Both of my paternal grandparents are deceased now. Grandpa Linwood died at home from lung cancer when I was 17 years old. I went and stayed with my Grandma for a little while to help take care of him. I had been really close to my Grandpa, he was like a father to me. My Grandma Jane died many years later. I loved her, but we’d never been as close as I had been to Grandpa. He was like a father to me.

My maternal grandparents lived in Virginia as well, for as long as I can remember. Grandma Rachel was born in Tennessee and Grandpa Earl was born in Florida. I never met my Grandpa Earl. He was an alcoholic and died before I was born. He was an abusive man as well from stories I’ve heard. In a way, it doesn’t make me regret that I never got to meet him or have a miss for him.

Grandma Rachel remarried a nice man, my Grandpa Robbie. My sister and I didn’t get to spend as much time with them as our other grandparents, but I have memories of going to the beach…Nag’s Head and the Wright Brother’s memorials…sand crabs, seagulls, body surfing, and sand dunes.
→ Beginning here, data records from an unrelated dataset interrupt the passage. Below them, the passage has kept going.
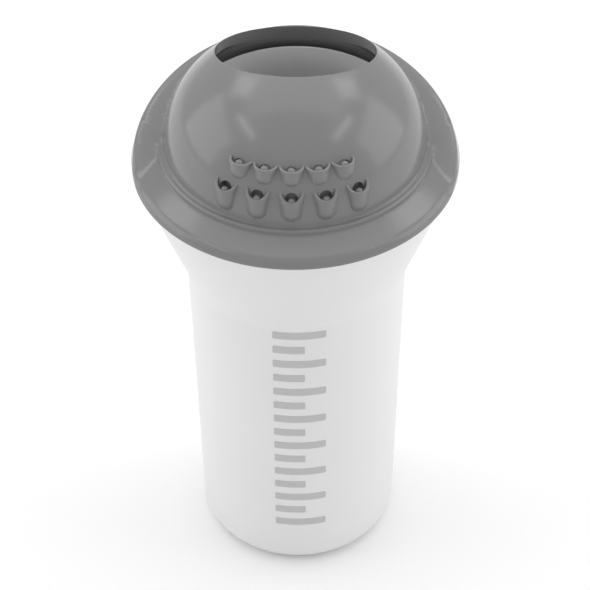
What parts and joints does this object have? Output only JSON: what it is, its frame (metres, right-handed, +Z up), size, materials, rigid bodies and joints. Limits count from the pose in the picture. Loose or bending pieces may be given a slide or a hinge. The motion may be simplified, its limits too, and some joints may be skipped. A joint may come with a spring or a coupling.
{
  "type": "pill crusher",
  "caption": "Tapered hand-held cup with a flared shoulder and a twist-off domed head, which has rows of scoop-shaped drain spouts in front and a slanted opening behind its crown.",
  "frame": {"origin": "centre of the foot that the cup stands on", "axes": "+Z up along the axis of the cup, -Y towards the spouts, +Y towards the opening in the head"},
  "size_m": [0.08, 0.08, 0.1528],
  "materials": {
    "cup_white": "satin white moulding",
    "head_grey": "polished mid-grey moulding",
    "seal_silicone": "matt silicone",
    "print_grey": "pad-printed ink"
  },
  "bodies": {
    "cup": {"cup": "cup_white", "neck_thread": "cup_white", "printed_bars": "print_grey"},
    "seal": {"seal_ring": "seal_silicone"},
    "head": {"head": "head_grey", "head_thread": "head_grey", "front_spouts": "head_grey", "back_spouts": "head_grey"}
  },
  "joints": [
    {"name": "thread_rise", "type": "slide", "parent": "cup", "child": "seal", "axis": [0, 0, 1], "range_m": [0, 0.0071]},
    {"name": "head_turn", "type": "hinge", "parent": "seal", "child": "head", "pos_m": [0, 0, 0.12], "axis": [0, 0, 1], "range_deg": [0, 630]}
  ],
  "couplings": [
    {"joint": "thread_rise", "follows": "head_turn", "m_per_rad": 0.00063662}
  ]
}
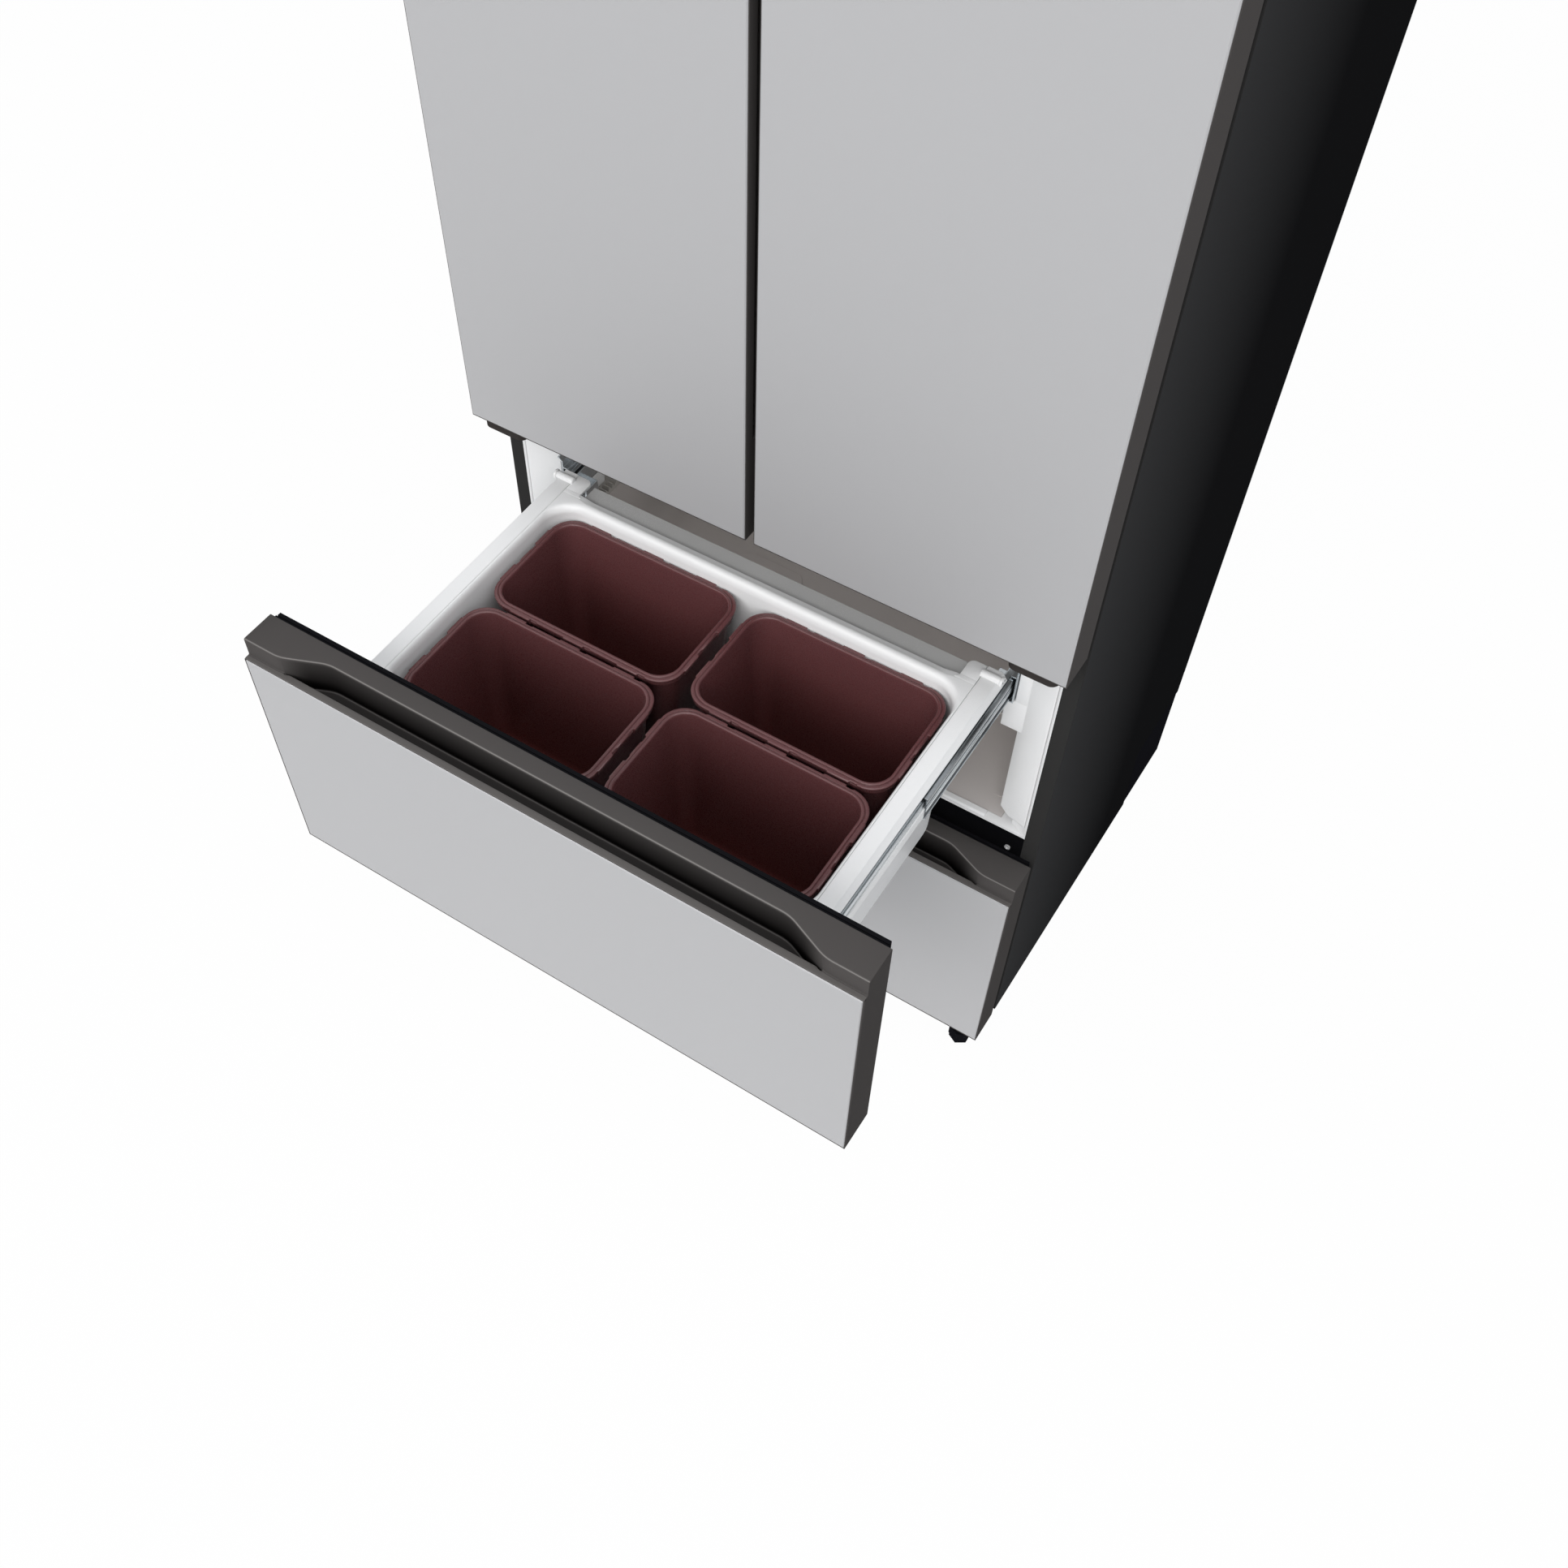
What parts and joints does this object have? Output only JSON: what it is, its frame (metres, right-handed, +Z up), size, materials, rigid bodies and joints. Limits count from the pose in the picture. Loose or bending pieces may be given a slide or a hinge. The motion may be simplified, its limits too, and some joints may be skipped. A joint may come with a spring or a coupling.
{
  "type": "kimchi refrigerator",
  "caption": "Free-standing kimchi refrigerator: silver doors above full-width drawers with recessed charcoal handles, slide runners, racks and plum containers.",
  "frame": {"origin": "on the floor, under the middle of the object as it stands with its middle drawer pulled out", "axes": "+Z up, +X to the right as seen from the front, -Y out of the front where the drawers open"},
  "size_m": [0.795, 1.0528, 1.85],
  "materials": {
    "silver_panel": "satin",
    "case_paint": "satin",
    "charcoal_trim": "satin",
    "black_metal": "satin",
    "white_plastic": "satin",
    "seal_rubber": "matte",
    "room_metal": "satin",
    "slide_steel": "satin",
    "rack_plastic": "satin",
    "shaft_metal": "satin",
    "container_plum": "glossy, slightly clear",
    "clear_plastic": "clear",
    "shelf_glass": "clear",
    "strip_grey": "translucent",
    "zinc_steel": "satin",
    "bright_steel": "polished",
    "foam": "matte",
    "hinge_paint": "satin",
    "dark_plastic": "satin"
  },
  "bodies": {
    "cabinet": {"outer_case": "case_paint", "back_panel": "zinc_steel", "base_pan": "zinc_steel", "front_rails": "black_metal", "upper_liners": "white_plastic", "middle_liner": "white_plastic", "middle_cold_box": "room_metal", "lower_liner": "white_plastic", "foam_insulation": "foam", "compressor": "black_metal", "condenser_coil": "black_metal", "fan_shroud": "dark_plastic", "drain_tray": "clear_plastic", "machine_cover": "zinc_steel", "lower_hinges": "hinge_paint", "upper_hinges": "zinc_steel", "hinge_covers": "dark_plastic", "shelf_glasses": "shelf_glass", "shelf_trims": "white_plastic", "fixed_slides": "slide_steel", "drawer_racks": "rack_plastic", "case_screws": "bright_steel"},
    "left_foot": {"left_foot": "dark_plastic"},
    "right_foot": {"right_foot": "dark_plastic"},
    "left_roller": {"left_roller": "dark_plastic"},
    "right_roller": {"right_roller": "dark_plastic"},
    "condenser_fan": {"condenser_fan": "dark_plastic"},
    "left_door": {"left_door_panel": "silver_panel", "left_door_frame": "charcoal_trim", "left_door_liner": "white_plastic", "left_door_seal": "seal_rubber", "left_door_bins": "clear_plastic"},
    "right_door": {"right_door_panel": "silver_panel", "right_door_frame": "charcoal_trim", "right_door_liner": "white_plastic", "right_door_seal": "seal_rubber", "right_door_bins": "clear_plastic"},
    "middle_drawer": {"middle_panel": "silver_panel", "middle_front_frame": "charcoal_trim", "middle_inner_cover": "white_plastic", "middle_seal": "seal_rubber", "middle_bin": "white_plastic", "middle_side_frames": "white_plastic", "middle_rear_strip": "strip_grey", "middle_drawer_slides": "slide_steel"},
    "middle_slides": {"middle_slides": "slide_steel"},
    "middle_sync_shaft": {"middle_sync_shaft": "shaft_metal"},
    "container_front_left": {"container_front_left": "container_plum"},
    "container_front_right": {"container_front_right": "container_plum"},
    "container_rear_left": {"container_rear_left": "container_plum"},
    "container_rear_right": {"container_rear_right": "container_plum"},
    "lower_drawer": {"lower_panel": "silver_panel", "lower_front_frame": "charcoal_trim", "lower_inner_cover": "white_plastic", "lower_seal": "seal_rubber", "lower_bin": "white_plastic", "lower_drawer_slides": "slide_steel", "lower_containers": "container_plum"},
    "lower_slides": {"lower_slides": "slide_steel"},
    "lower_sync_shaft": {"lower_sync_shaft": "shaft_metal"}
  },
  "joints": [
    {"name": "left_door_hinge", "type": "hinge", "parent": "cabinet", "child": "left_door", "pos_m": [-0.375, -0.0896, 0.8605], "axis": [0, 0, -1], "range_deg": [0, 110]},
    {"name": "right_door_hinge", "type": "hinge", "parent": "cabinet", "child": "right_door", "pos_m": [0.375, -0.0896, 0.8605], "axis": [0, 0, 1], "range_deg": [0, 110]},
    {"name": "middle_drawer_slide", "type": "slide", "parent": "cabinet", "child": "middle_drawer", "axis": [0, -1, 0], "range_m": [-0.4168, 0.0132]},
    {"name": "middle_slides_run", "type": "slide", "parent": "cabinet", "child": "middle_slides", "axis": [0, -1, 0], "range_m": [-0.2084, 0.0066]},
    {"name": "middle_shaft_turn", "type": "hinge", "parent": "middle_drawer", "child": "middle_sync_shaft", "pos_m": [0, -0.0269, 0.7075], "axis": [1, 0, 0], "range_deg": [-1593, 51]},
    {"name": "lower_drawer_slide", "type": "slide", "parent": "cabinet", "child": "lower_drawer", "axis": [0, -1, 0], "range_m": [0, 0.43]},
    {"name": "lower_slides_run", "type": "slide", "parent": "cabinet", "child": "lower_slides", "axis": [0, -1, 0], "range_m": [0, 0.215]},
    {"name": "lower_shaft_turn", "type": "hinge", "parent": "lower_drawer", "child": "lower_sync_shaft", "pos_m": [0, 0.3899, 0.319], "axis": [1, 0, 0], "range_deg": [0, 1643]},
    {"name": "container_front_left_lift", "type": "slide", "parent": "middle_drawer", "child": "container_front_left", "axis": [0, -0.1191, 0.9929], "range_m": [0, 0.25]},
    {"name": "container_front_right_lift", "type": "slide", "parent": "middle_drawer", "child": "container_front_right", "axis": [0, -0.1191, 0.9929], "range_m": [0, 0.25]},
    {"name": "container_rear_left_lift", "type": "slide", "parent": "middle_drawer", "child": "container_rear_left", "axis": [0, -0.1191, 0.9929], "range_m": [0, 0.25]},
    {"name": "container_rear_right_lift", "type": "slide", "parent": "middle_drawer", "child": "container_rear_right", "axis": [0, -0.1191, 0.9929], "range_m": [0, 0.25]},
    {"name": "condenser_fan_turn", "type": "hinge", "parent": "cabinet", "child": "condenser_fan", "pos_m": [0.06, 0.4404, 0.162], "axis": [1, 0, 0], "continuous": true},
    {"name": "left_roller_turn", "type": "hinge", "parent": "cabinet", "child": "left_roller", "pos_m": [-0.3575, 0.4884, 0.017], "axis": [1, 0, 0], "continuous": true},
    {"name": "right_roller_turn", "type": "hinge", "parent": "cabinet", "child": "right_roller", "pos_m": [0.3575, 0.4884, 0.017], "axis": [1, 0, 0], "continuous": true},
    {"name": "left_foot_turn", "type": "hinge", "parent": "cabinet", "child": "left_foot", "pos_m": [-0.3635, -0.0796, 0], "axis": [0, 0, 1], "continuous": true},
    {"name": "right_foot_turn", "type": "hinge", "parent": "cabinet", "child": "right_foot", "pos_m": [0.3635, -0.0796, 0], "axis": [0, 0, 1], "continuous": true}
  ],
  "couplings": [
    {"joint": "middle_slides_run", "follows": "middle_drawer_slide", "ratio": 0.5},
    {"joint": "middle_shaft_turn", "follows": "middle_drawer_slide", "rad_per_m": 66.667},
    {"joint": "lower_slides_run", "follows": "lower_drawer_slide", "ratio": 0.5},
    {"joint": "lower_shaft_turn", "follows": "lower_drawer_slide", "rad_per_m": 66.667}
  ]
}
Grandma Rachel and Grandpa Robbie both loved to go scuba diving. Grandpa Robbie died in a scuba diving accident, which stories I’ve heard say was a questionable death.

I don’t remember when Grandpa Robbie died, but it must have been when we were young. I remember Grandma Rachel would come to visit us by herself in North Carolina sometimes, but we always referred to the visits as “grandma visits” and it wasn’t as a term of endearment. It stung a little, because we didn’t understand why she’d drive two and a half hours to see us for about an hour and then head back to Virginia. We always wished she’d stay longer, but we were still glad she came.

She never remarried again, but met another man. He was a great love in her life until he died from cancer. Everyone in the family considered him family and included him in holidays without hesitation. He enjoyed woodworking and made many frames for Grandma’s photographs she liked to take. They never lived together, but they spent a lot of time together. Often he would come over, Grandma would fix him lunch or sometimes they would go out to eat. His cancer came as a surprise and took him away too quickly.

I was never really close to my Grandma Rachel as a child, but as an adult, she is the Grandma I am closest to and I’ve had opportunities to get to know better. She is the only living grandparent I have left as well. I love my Grandma Rachel and am glad my daughter has had a chance to get to know her Great Grandma Rachel. She is a vibrant grandmother full of the spice of life. She loves photography, making crafts, and going places. She’s in her 80’s and keeps going. She even still cuts her grass. My mother recently visited her. It was nice when I called and found out they were both busy making beaded jewelry. I can only hope to be as active when I’m in my 80’s.